_EXERCISE INSTRUCTIONS_
Print the listing below in its entirety, character for character.

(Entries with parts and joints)
+ + + + +

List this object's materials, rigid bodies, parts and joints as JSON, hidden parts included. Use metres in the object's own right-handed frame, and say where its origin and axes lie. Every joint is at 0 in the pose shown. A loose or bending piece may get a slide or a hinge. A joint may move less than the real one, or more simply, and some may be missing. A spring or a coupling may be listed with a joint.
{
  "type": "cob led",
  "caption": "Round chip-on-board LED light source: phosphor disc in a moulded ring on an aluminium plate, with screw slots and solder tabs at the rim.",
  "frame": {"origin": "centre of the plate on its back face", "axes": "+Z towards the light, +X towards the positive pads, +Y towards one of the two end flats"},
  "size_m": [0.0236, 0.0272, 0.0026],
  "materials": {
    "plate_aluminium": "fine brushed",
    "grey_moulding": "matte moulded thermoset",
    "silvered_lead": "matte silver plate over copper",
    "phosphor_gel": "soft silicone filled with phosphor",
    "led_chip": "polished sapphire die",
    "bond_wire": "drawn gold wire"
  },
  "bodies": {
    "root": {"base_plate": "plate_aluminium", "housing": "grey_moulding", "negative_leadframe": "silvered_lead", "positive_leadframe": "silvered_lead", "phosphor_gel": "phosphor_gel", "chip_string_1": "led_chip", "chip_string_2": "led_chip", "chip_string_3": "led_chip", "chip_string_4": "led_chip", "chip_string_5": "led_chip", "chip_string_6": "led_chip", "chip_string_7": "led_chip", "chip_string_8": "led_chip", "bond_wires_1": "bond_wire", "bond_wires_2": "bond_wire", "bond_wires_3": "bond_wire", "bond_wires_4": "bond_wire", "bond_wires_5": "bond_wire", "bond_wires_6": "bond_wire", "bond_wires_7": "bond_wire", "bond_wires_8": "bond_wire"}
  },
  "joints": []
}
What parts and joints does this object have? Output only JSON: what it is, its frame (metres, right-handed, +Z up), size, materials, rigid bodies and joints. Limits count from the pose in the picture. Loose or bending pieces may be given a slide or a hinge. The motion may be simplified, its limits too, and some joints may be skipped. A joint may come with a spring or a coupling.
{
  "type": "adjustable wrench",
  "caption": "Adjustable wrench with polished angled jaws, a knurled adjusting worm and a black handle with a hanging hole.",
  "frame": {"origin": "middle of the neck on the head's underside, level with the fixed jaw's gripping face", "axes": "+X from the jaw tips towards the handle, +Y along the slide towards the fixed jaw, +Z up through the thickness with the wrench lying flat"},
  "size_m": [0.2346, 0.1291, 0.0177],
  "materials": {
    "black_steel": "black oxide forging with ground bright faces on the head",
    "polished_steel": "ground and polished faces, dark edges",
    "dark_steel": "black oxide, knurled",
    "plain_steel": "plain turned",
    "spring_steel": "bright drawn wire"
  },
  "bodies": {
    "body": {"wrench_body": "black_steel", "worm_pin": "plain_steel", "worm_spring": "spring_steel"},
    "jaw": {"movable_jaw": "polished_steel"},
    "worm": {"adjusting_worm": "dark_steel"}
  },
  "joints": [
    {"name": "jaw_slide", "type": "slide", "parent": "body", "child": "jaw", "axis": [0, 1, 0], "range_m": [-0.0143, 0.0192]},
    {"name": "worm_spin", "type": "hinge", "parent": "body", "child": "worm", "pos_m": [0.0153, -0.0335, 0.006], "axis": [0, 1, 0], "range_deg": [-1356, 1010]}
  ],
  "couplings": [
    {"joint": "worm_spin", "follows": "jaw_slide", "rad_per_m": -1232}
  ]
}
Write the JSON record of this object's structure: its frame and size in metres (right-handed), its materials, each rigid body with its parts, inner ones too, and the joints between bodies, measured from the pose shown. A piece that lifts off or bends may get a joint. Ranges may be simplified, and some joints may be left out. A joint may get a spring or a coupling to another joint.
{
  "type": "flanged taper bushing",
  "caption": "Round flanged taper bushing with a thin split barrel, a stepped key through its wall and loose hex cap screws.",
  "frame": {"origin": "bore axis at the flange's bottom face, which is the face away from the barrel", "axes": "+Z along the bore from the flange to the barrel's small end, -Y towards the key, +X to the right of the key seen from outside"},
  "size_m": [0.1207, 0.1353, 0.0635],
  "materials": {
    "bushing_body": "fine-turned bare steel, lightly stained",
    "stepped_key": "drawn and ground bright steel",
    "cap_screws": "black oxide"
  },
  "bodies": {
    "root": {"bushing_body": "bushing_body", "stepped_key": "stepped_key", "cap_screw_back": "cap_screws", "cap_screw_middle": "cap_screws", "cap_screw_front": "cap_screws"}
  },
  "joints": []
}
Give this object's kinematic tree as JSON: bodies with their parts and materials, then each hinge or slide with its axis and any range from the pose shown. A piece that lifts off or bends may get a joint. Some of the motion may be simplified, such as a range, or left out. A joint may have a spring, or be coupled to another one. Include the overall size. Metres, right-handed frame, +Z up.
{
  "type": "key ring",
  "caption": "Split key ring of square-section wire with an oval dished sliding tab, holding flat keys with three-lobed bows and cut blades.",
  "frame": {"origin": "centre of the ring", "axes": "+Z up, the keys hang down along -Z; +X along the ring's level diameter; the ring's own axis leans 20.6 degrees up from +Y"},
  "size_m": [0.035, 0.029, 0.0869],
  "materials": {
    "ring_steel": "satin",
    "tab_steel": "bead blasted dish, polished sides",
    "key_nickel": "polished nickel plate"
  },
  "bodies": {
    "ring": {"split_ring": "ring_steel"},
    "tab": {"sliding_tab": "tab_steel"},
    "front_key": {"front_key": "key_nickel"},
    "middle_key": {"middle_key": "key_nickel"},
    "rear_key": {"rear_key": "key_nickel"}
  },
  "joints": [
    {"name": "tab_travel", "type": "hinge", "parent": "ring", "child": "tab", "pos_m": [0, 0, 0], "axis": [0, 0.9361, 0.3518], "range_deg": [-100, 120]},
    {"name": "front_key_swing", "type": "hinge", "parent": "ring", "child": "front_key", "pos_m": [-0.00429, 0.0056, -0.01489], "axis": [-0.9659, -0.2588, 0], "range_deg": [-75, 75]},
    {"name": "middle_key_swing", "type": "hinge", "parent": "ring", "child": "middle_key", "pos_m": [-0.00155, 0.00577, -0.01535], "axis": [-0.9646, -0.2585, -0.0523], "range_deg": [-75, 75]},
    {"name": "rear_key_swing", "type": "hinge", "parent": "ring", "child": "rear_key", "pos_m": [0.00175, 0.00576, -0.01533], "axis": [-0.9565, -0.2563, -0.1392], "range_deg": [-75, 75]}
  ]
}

+ + + + +

_SOLUTION TO THE PROBLEM_
List this object's materials, rigid bodies, parts and joints as JSON, hidden parts included. Use metres in the object's own right-handed frame, and say where its origin and axes lie. Every joint is at 0 in the pose shown. A loose or bending piece may get a slide or a hinge. A joint may move less than the real one, or more simply, and some may be missing. A spring or a coupling may be listed with a joint.
{
  "type": "cob led",
  "caption": "Round chip-on-board LED light source: phosphor disc in a moulded ring on an aluminium plate, with screw slots and solder tabs at the rim.",
  "frame": {"origin": "centre of the plate on its back face", "axes": "+Z towards the light, +X towards the positive pads, +Y towards one of the two end flats"},
  "size_m": [0.0236, 0.0272, 0.0026],
  "materials": {
    "plate_aluminium": "fine brushed",
    "grey_moulding": "matte moulded thermoset",
    "silvered_lead": "matte silver plate over copper",
    "phosphor_gel": "soft silicone filled with phosphor",
    "led_chip": "polished sapphire die",
    "bond_wire": "drawn gold wire"
  },
  "bodies": {
    "root": {"base_plate": "plate_aluminium", "housing": "grey_moulding", "negative_leadframe": "silvered_lead", "positive_leadframe": "silvered_lead", "phosphor_gel": "phosphor_gel", "chip_string_1": "led_chip", "chip_string_2": "led_chip", "chip_string_3": "led_chip", "chip_string_4": "led_chip", "chip_string_5": "led_chip", "chip_string_6": "led_chip", "chip_string_7": "led_chip", "chip_string_8": "led_chip", "bond_wires_1": "bond_wire", "bond_wires_2": "bond_wire", "bond_wires_3": "bond_wire", "bond_wires_4": "bond_wire", "bond_wires_5": "bond_wire", "bond_wires_6": "bond_wire", "bond_wires_7": "bond_wire", "bond_wires_8": "bond_wire"}
  },
  "joints": []
}
What parts and joints does this object have? Output only JSON: what it is, its frame (metres, right-handed, +Z up), size, materials, rigid bodies and joints. Limits count from the pose in the picture. Loose or bending pieces may be given a slide or a hinge. The motion may be simplified, its limits too, and some joints may be skipped. A joint may come with a spring or a coupling.
{
  "type": "adjustable wrench",
  "caption": "Adjustable wrench with polished angled jaws, a knurled adjusting worm and a black handle with a hanging hole.",
  "frame": {"origin": "middle of the neck on the head's underside, level with the fixed jaw's gripping face", "axes": "+X from the jaw tips towards the handle, +Y along the slide towards the fixed jaw, +Z up through the thickness with the wrench lying flat"},
  "size_m": [0.2346, 0.1291, 0.0177],
  "materials": {
    "black_steel": "black oxide forging with ground bright faces on the head",
    "polished_steel": "ground and polished faces, dark edges",
    "dark_steel": "black oxide, knurled",
    "plain_steel": "plain turned",
    "spring_steel": "bright drawn wire"
  },
  "bodies": {
    "body": {"wrench_body": "black_steel", "worm_pin": "plain_steel", "worm_spring": "spring_steel"},
    "jaw": {"movable_jaw": "polished_steel"},
    "worm": {"adjusting_worm": "dark_steel"}
  },
  "joints": [
    {"name": "jaw_slide", "type": "slide", "parent": "body", "child": "jaw", "axis": [0, 1, 0], "range_m": [-0.0143, 0.0192]},
    {"name": "worm_spin", "type": "hinge", "parent": "body", "child": "worm", "pos_m": [0.0153, -0.0335, 0.006], "axis": [0, 1, 0], "range_deg": [-1356, 1010]}
  ],
  "couplings": [
    {"joint": "worm_spin", "follows": "jaw_slide", "rad_per_m": -1232}
  ]
}
Write the JSON record of this object's structure: its frame and size in metres (right-handed), its materials, each rigid body with its parts, inner ones too, and the joints between bodies, measured from the pose shown. A piece that lifts off or bends may get a joint. Ranges may be simplified, and some joints may be left out. A joint may get a spring or a coupling to another joint.
{
  "type": "flanged taper bushing",
  "caption": "Round flanged taper bushing with a thin split barrel, a stepped key through its wall and loose hex cap screws.",
  "frame": {"origin": "bore axis at the flange's bottom face, which is the face away from the barrel", "axes": "+Z along the bore from the flange to the barrel's small end, -Y towards the key, +X to the right of the key seen from outside"},
  "size_m": [0.1207, 0.1353, 0.0635],
  "materials": {
    "bushing_body": "fine-turned bare steel, lightly stained",
    "stepped_key": "drawn and ground bright steel",
    "cap_screws": "black oxide"
  },
  "bodies": {
    "root": {"bushing_body": "bushing_body", "stepped_key": "stepped_key", "cap_screw_back": "cap_screws", "cap_screw_middle": "cap_screws", "cap_screw_front": "cap_screws"}
  },
  "joints": []
}
Give this object's kinematic tree as JSON: bodies with their parts and materials, then each hinge or slide with its axis and any range from the pose shown. A piece that lifts off or bends may get a joint. Some of the motion may be simplified, such as a range, or left out. A joint may have a spring, or be coupled to another one. Include the overall size. Metres, right-handed frame, +Z up.
{
  "type": "key ring",
  "caption": "Split key ring of square-section wire with an oval dished sliding tab, holding flat keys with three-lobed bows and cut blades.",
  "frame": {"origin": "centre of the ring", "axes": "+Z up, the keys hang down along -Z; +X along the ring's level diameter; the ring's own axis leans 20.6 degrees up from +Y"},
  "size_m": [0.035, 0.029, 0.0869],
  "materials": {
    "ring_steel": "satin",
    "tab_steel": "bead blasted dish, polished sides",
    "key_nickel": "polished nickel plate"
  },
  "bodies": {
    "ring": {"split_ring": "ring_steel"},
    "tab": {"sliding_tab": "tab_steel"},
    "front_key": {"front_key": "key_nickel"},
    "middle_key": {"middle_key": "key_nickel"},
    "rear_key": {"rear_key": "key_nickel"}
  },
  "joints": [
    {"name": "tab_travel", "type": "hinge", "parent": "ring", "child": "tab", "pos_m": [0, 0, 0], "axis": [0, 0.9361, 0.3518], "range_deg": [-100, 120]},
    {"name": "front_key_swing", "type": "hinge", "parent": "ring", "child": "front_key", "pos_m": [-0.00429, 0.0056, -0.01489], "axis": [-0.9659, -0.2588, 0], "range_deg": [-75, 75]},
    {"name": "middle_key_swing", "type": "hinge", "parent": "ring", "child": "middle_key", "pos_m": [-0.00155, 0.00577, -0.01535], "axis": [-0.9646, -0.2585, -0.0523], "range_deg": [-75, 75]},
    {"name": "rear_key_swing", "type": "hinge", "parent": "ring", "child": "rear_key", "pos_m": [0.00175, 0.00576, -0.01533], "axis": [-0.9565, -0.2563, -0.1392], "range_deg": [-75, 75]}
  ]
}